··· EXTRACTED ENTRIES

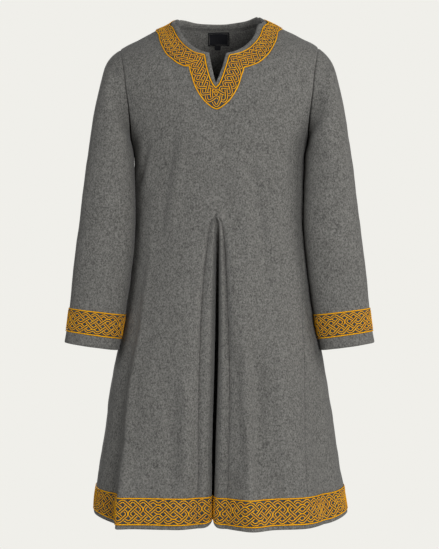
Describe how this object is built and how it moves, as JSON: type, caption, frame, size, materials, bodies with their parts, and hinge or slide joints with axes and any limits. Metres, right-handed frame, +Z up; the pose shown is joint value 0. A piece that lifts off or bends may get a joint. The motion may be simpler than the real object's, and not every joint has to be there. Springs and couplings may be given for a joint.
{
  "type": "tunic",
  "caption": "Long-sleeved knee-length wool tunic of old northern cut, with a slit round neck, side gores, a folded front godet, and interlace bands at neck, cuffs and hem.",
  "frame": {"origin": "middle of the neck at the height where the shoulder seams start, where the tunic hangs on the shoulders", "axes": "+Z up along the garment's length; the front faces -Y; +X is on the right when the front is faced"},
  "size_m": [0.608, 0.3869, 0.9926],
  "materials": {
    "wool": "brushed wool cloth in mottled mid grey, matt",
    "gold_trim": "gold-orange thread interlace worked on grey wool",
    "label": "black woven ribbon, plain"
  },
  "bodies": {
    "root": {"front_panel": "wool", "back_panel": "wool", "front_godet": "wool", "side_gore_left": "wool", "side_gore_right": "wool", "sleeve_left": "wool", "sleeve_right": "wool", "neck_binding": "wool", "cuff_trim_left": "gold_trim", "cuff_trim_right": "gold_trim", "neck_trim_front": "gold_trim", "neck_trim_back": "gold_trim", "hem_trim": "gold_trim", "neck_label": "label", "size_tab": "label"}
  },
  "joints": []
}
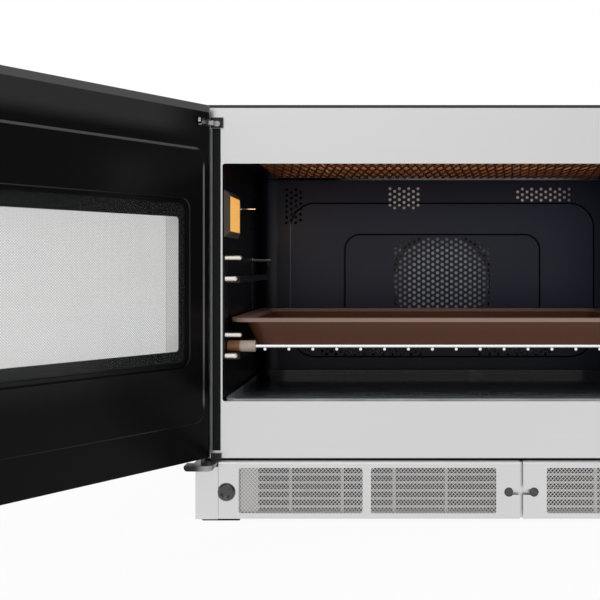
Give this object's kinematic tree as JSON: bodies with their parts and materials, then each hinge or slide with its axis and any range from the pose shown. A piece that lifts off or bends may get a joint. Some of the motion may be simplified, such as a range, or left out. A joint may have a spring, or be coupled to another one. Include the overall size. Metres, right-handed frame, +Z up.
{
  "type": "combination microwave oven",
  "caption": "Over-the-range combination microwave oven with a left-hinged door, convection fan, grill, wire rack, pan and a filter strip below the door.",
  "frame": {"origin": "centre of the rear face that lies against the wall", "axes": "+Z up, +Y into the wall, -Y out of the front, +X to the viewer's right"},
  "size_m": [1.1241, 0.9305, 0.504],
  "materials": {
    "case_paint": "satin dark grey paint",
    "brushed_front": "fine horizontal brushing",
    "galvanised": "plain zinc-coated sheet",
    "black_rubber": "matt",
    "black_steel": "satin black",
    "bright_steel": "bright",
    "enamel": "glossy blue-black enamel",
    "grille_copper": "warm, lit by the grill",
    "heater_sheath": "heat-darkened",
    "motor_steel": "plain",
    "lamp_frame": "satin",
    "lamp_glass": "lit amber",
    "support_chrome": "polished",
    "ceramic_disc": "matt",
    "board_green": "circuit board",
    "black_glass": "opaque black",
    "white_plastic": "moulded",
    "slotted_grey": "satin grey",
    "tinted_glass": "tinted, clear enough to see through",
    "gloss_black": "gloss black",
    "screen_steel": "perforated screen",
    "clear_glass": "clear",
    "chrome_wire": "polished",
    "brown_sleeve": "heat-proof silicone",
    "brown_coating": "non-stick coating",
    "tray_glass": "glossy dark",
    "black_plastic": "moulded"
  },
  "bodies": {
    "oven": {"outer_case": "case_paint", "front_frame": "brushed_front", "rear_panel": "galvanised", "base_housing": "case_paint", "feet": "black_rubber", "stile_pad": "black_rubber", "hinge_plates": "black_steel", "hinge_arms": "bright_steel", "cavity_left": "enamel", "cavity_right": "enamel", "cavity_back": "enamel", "cavity_ceiling": "enamel", "cavity_floor": "enamel", "fan_cover": "enamel", "ceiling_grille": "grille_copper", "grill_element": "heater_sheath", "grill_reflector": "galvanised", "fan_chamber": "galvanised", "fan_motor": "motor_steel", "ring_heater": "heater_sheath", "lamp_frame": "lamp_frame", "lamp_lens": "lamp_glass", "lamp_socket": "galvanised", "lamp_bulb": "lamp_glass", "temperature_probe": "bright_steel", "supports_left": "support_chrome", "supports_right": "support_chrome", "antenna_cover": "ceramic_disc", "antenna_motor": "motor_steel", "waveguide": "galvanised", "magnetron": "galvanised", "transformer": "motor_steel", "capacitor": "galvanised", "control_board": "board_green", "control_bezel": "brushed_front", "control_glass": "black_glass", "interlock_block": "white_plastic", "blower_housing": "galvanised", "blower_motor": "motor_steel", "exhaust_duct": "galvanised", "vent_strip": "brushed_front", "slotted_plates": "slotted_grey", "fixing_knobs": "black_steel"},
    "door": {"door_skin": "brushed_front", "door_glass": "tinted_glass", "door_frame": "gloss_black", "door_screen": "screen_steel", "inner_glass": "clear_glass", "door_handle": "bright_steel"},
    "latch": {"latch_hooks": "white_plastic"},
    "rack": {"rack": "chrome_wire", "rack_sleeves": "brown_sleeve"},
    "pan": {"baking_pan": "brown_coating"},
    "tray": {"floor_tray": "tray_glass"},
    "fan": {"fan_wheel": "bright_steel"},
    "antenna": {"antenna_vane": "bright_steel"},
    "blower": {"blower_wheel": "black_plastic"},
    "damper": {"damper_flap": "galvanised"},
    "filter_l": {"filter_left": "brushed_front"},
    "filter_r": {"filter_right": "brushed_front"}
  },
  "joints": [
    {"name": "door_hinge", "type": "hinge", "parent": "oven", "child": "door", "pos_m": [-0.3695, -0.417, 0], "axis": [0, 0, -1], "range_deg": [-123, 0]},
    {"name": "latch_travel", "type": "slide", "parent": "door", "child": "latch", "axis": [0, 0, 1], "range_m": [0, 0.004], "stiffness_N_per_m": 400, "springref_m": -0.002},
    {"name": "rack_slide", "type": "slide", "parent": "oven", "child": "rack", "axis": [0, -1, 0], "range_m": [0, 0.25]},
    {"name": "pan_lift", "type": "slide", "parent": "rack", "child": "pan", "axis": [0, 0, 1], "range_m": [0, 0.035]},
    {"name": "tray_lift", "type": "slide", "parent": "oven", "child": "tray", "axis": [0, 0, 1], "range_m": [0, 0.03]},
    {"name": "fan_spin", "type": "hinge", "parent": "oven", "child": "fan", "pos_m": [-0.074, -0.045, 0.0294], "axis": [0, 1, 0], "continuous": true},
    {"name": "antenna_spin", "type": "hinge", "parent": "oven", "child": "antenna", "pos_m": [-0.074, -0.229, -0.133], "axis": [0, 0, 1], "continuous": true},
    {"name": "blower_spin", "type": "hinge", "parent": "oven", "child": "blower", "pos_m": [0.307, -0.079, 0.057], "axis": [1, 0, 0], "continuous": true},
    {"name": "damper_swing", "type": "hinge", "parent": "oven", "child": "damper", "pos_m": [0, -0.012, 0.247], "axis": [1, 0, 0], "range_deg": [-75, 0]},
    {"name": "filter_pull_left", "type": "slide", "parent": "oven", "child": "filter_l", "axis": [0, -1, 0], "range_m": [0, 0.03]},
    {"name": "filter_pull_right", "type": "slide", "parent": "oven", "child": "filter_r", "axis": [0, -1, 0], "range_m": [0, 0.03]}
  ]
}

······

■ WHAT TO WORK ON ■
Give back all the data exactly as written.

■ SOLUTION BELOW ■
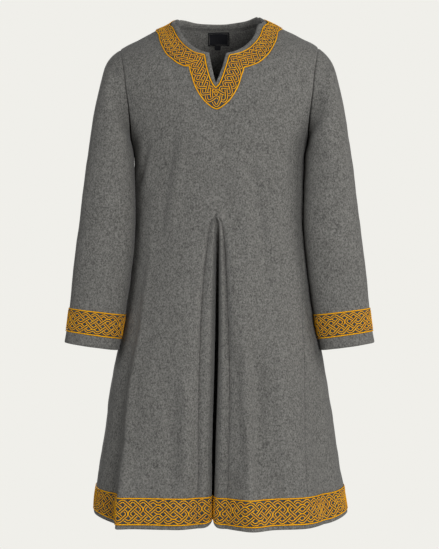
Describe how this object is built and how it moves, as JSON: type, caption, frame, size, materials, bodies with their parts, and hinge or slide joints with axes and any limits. Metres, right-handed frame, +Z up; the pose shown is joint value 0. A piece that lifts off or bends may get a joint. The motion may be simpler than the real object's, and not every joint has to be there. Springs and couplings may be given for a joint.
{
  "type": "tunic",
  "caption": "Long-sleeved knee-length wool tunic of old northern cut, with a slit round neck, side gores, a folded front godet, and interlace bands at neck, cuffs and hem.",
  "frame": {"origin": "middle of the neck at the height where the shoulder seams start, where the tunic hangs on the shoulders", "axes": "+Z up along the garment's length; the front faces -Y; +X is on the right when the front is faced"},
  "size_m": [0.608, 0.3869, 0.9926],
  "materials": {
    "wool": "brushed wool cloth in mottled mid grey, matt",
    "gold_trim": "gold-orange thread interlace worked on grey wool",
    "label": "black woven ribbon, plain"
  },
  "bodies": {
    "root": {"front_panel": "wool", "back_panel": "wool", "front_godet": "wool", "side_gore_left": "wool", "side_gore_right": "wool", "sleeve_left": "wool", "sleeve_right": "wool", "neck_binding": "wool", "cuff_trim_left": "gold_trim", "cuff_trim_right": "gold_trim", "neck_trim_front": "gold_trim", "neck_trim_back": "gold_trim", "hem_trim": "gold_trim", "neck_label": "label", "size_tab": "label"}
  },
  "joints": []
}
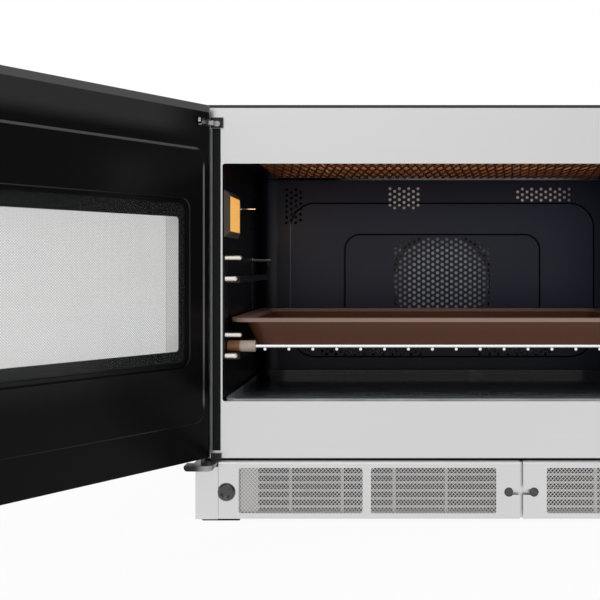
Give this object's kinematic tree as JSON: bodies with their parts and materials, then each hinge or slide with its axis and any range from the pose shown. A piece that lifts off or bends may get a joint. Some of the motion may be simplified, such as a range, or left out. A joint may have a spring, or be coupled to another one. Include the overall size. Metres, right-handed frame, +Z up.
{
  "type": "combination microwave oven",
  "caption": "Over-the-range combination microwave oven with a left-hinged door, convection fan, grill, wire rack, pan and a filter strip below the door.",
  "frame": {"origin": "centre of the rear face that lies against the wall", "axes": "+Z up, +Y into the wall, -Y out of the front, +X to the viewer's right"},
  "size_m": [1.1241, 0.9305, 0.504],
  "materials": {
    "case_paint": "satin dark grey paint",
    "brushed_front": "fine horizontal brushing",
    "galvanised": "plain zinc-coated sheet",
    "black_rubber": "matt",
    "black_steel": "satin black",
    "bright_steel": "bright",
    "enamel": "glossy blue-black enamel",
    "grille_copper": "warm, lit by the grill",
    "heater_sheath": "heat-darkened",
    "motor_steel": "plain",
    "lamp_frame": "satin",
    "lamp_glass": "lit amber",
    "support_chrome": "polished",
    "ceramic_disc": "matt",
    "board_green": "circuit board",
    "black_glass": "opaque black",
    "white_plastic": "moulded",
    "slotted_grey": "satin grey",
    "tinted_glass": "tinted, clear enough to see through",
    "gloss_black": "gloss black",
    "screen_steel": "perforated screen",
    "clear_glass": "clear",
    "chrome_wire": "polished",
    "brown_sleeve": "heat-proof silicone",
    "brown_coating": "non-stick coating",
    "tray_glass": "glossy dark",
    "black_plastic": "moulded"
  },
  "bodies": {
    "oven": {"outer_case": "case_paint", "front_frame": "brushed_front", "rear_panel": "galvanised", "base_housing": "case_paint", "feet": "black_rubber", "stile_pad": "black_rubber", "hinge_plates": "black_steel", "hinge_arms": "bright_steel", "cavity_left": "enamel", "cavity_right": "enamel", "cavity_back": "enamel", "cavity_ceiling": "enamel", "cavity_floor": "enamel", "fan_cover": "enamel", "ceiling_grille": "grille_copper", "grill_element": "heater_sheath", "grill_reflector": "galvanised", "fan_chamber": "galvanised", "fan_motor": "motor_steel", "ring_heater": "heater_sheath", "lamp_frame": "lamp_frame", "lamp_lens": "lamp_glass", "lamp_socket": "galvanised", "lamp_bulb": "lamp_glass", "temperature_probe": "bright_steel", "supports_left": "support_chrome", "supports_right": "support_chrome", "antenna_cover": "ceramic_disc", "antenna_motor": "motor_steel", "waveguide": "galvanised", "magnetron": "galvanised", "transformer": "motor_steel", "capacitor": "galvanised", "control_board": "board_green", "control_bezel": "brushed_front", "control_glass": "black_glass", "interlock_block": "white_plastic", "blower_housing": "galvanised", "blower_motor": "motor_steel", "exhaust_duct": "galvanised", "vent_strip": "brushed_front", "slotted_plates": "slotted_grey", "fixing_knobs": "black_steel"},
    "door": {"door_skin": "brushed_front", "door_glass": "tinted_glass", "door_frame": "gloss_black", "door_screen": "screen_steel", "inner_glass": "clear_glass", "door_handle": "bright_steel"},
    "latch": {"latch_hooks": "white_plastic"},
    "rack": {"rack": "chrome_wire", "rack_sleeves": "brown_sleeve"},
    "pan": {"baking_pan": "brown_coating"},
    "tray": {"floor_tray": "tray_glass"},
    "fan": {"fan_wheel": "bright_steel"},
    "antenna": {"antenna_vane": "bright_steel"},
    "blower": {"blower_wheel": "black_plastic"},
    "damper": {"damper_flap": "galvanised"},
    "filter_l": {"filter_left": "brushed_front"},
    "filter_r": {"filter_right": "brushed_front"}
  },
  "joints": [
    {"name": "door_hinge", "type": "hinge", "parent": "oven", "child": "door", "pos_m": [-0.3695, -0.417, 0], "axis": [0, 0, -1], "range_deg": [-123, 0]},
    {"name": "latch_travel", "type": "slide", "parent": "door", "child": "latch", "axis": [0, 0, 1], "range_m": [0, 0.004], "stiffness_N_per_m": 400, "springref_m": -0.002},
    {"name": "rack_slide", "type": "slide", "parent": "oven", "child": "rack", "axis": [0, -1, 0], "range_m": [0, 0.25]},
    {"name": "pan_lift", "type": "slide", "parent": "rack", "child": "pan", "axis": [0, 0, 1], "range_m": [0, 0.035]},
    {"name": "tray_lift", "type": "slide", "parent": "oven", "child": "tray", "axis": [0, 0, 1], "range_m": [0, 0.03]},
    {"name": "fan_spin", "type": "hinge", "parent": "oven", "child": "fan", "pos_m": [-0.074, -0.045, 0.0294], "axis": [0, 1, 0], "continuous": true},
    {"name": "antenna_spin", "type": "hinge", "parent": "oven", "child": "antenna", "pos_m": [-0.074, -0.229, -0.133], "axis": [0, 0, 1], "continuous": true},
    {"name": "blower_spin", "type": "hinge", "parent": "oven", "child": "blower", "pos_m": [0.307, -0.079, 0.057], "axis": [1, 0, 0], "continuous": true},
    {"name": "damper_swing", "type": "hinge", "parent": "oven", "child": "damper", "pos_m": [0, -0.012, 0.247], "axis": [1, 0, 0], "range_deg": [-75, 0]},
    {"name": "filter_pull_left", "type": "slide", "parent": "oven", "child": "filter_l", "axis": [0, -1, 0], "range_m": [0, 0.03]},
    {"name": "filter_pull_right", "type": "slide", "parent": "oven", "child": "filter_r", "axis": [0, -1, 0], "range_m": [0, 0.03]}
  ]
}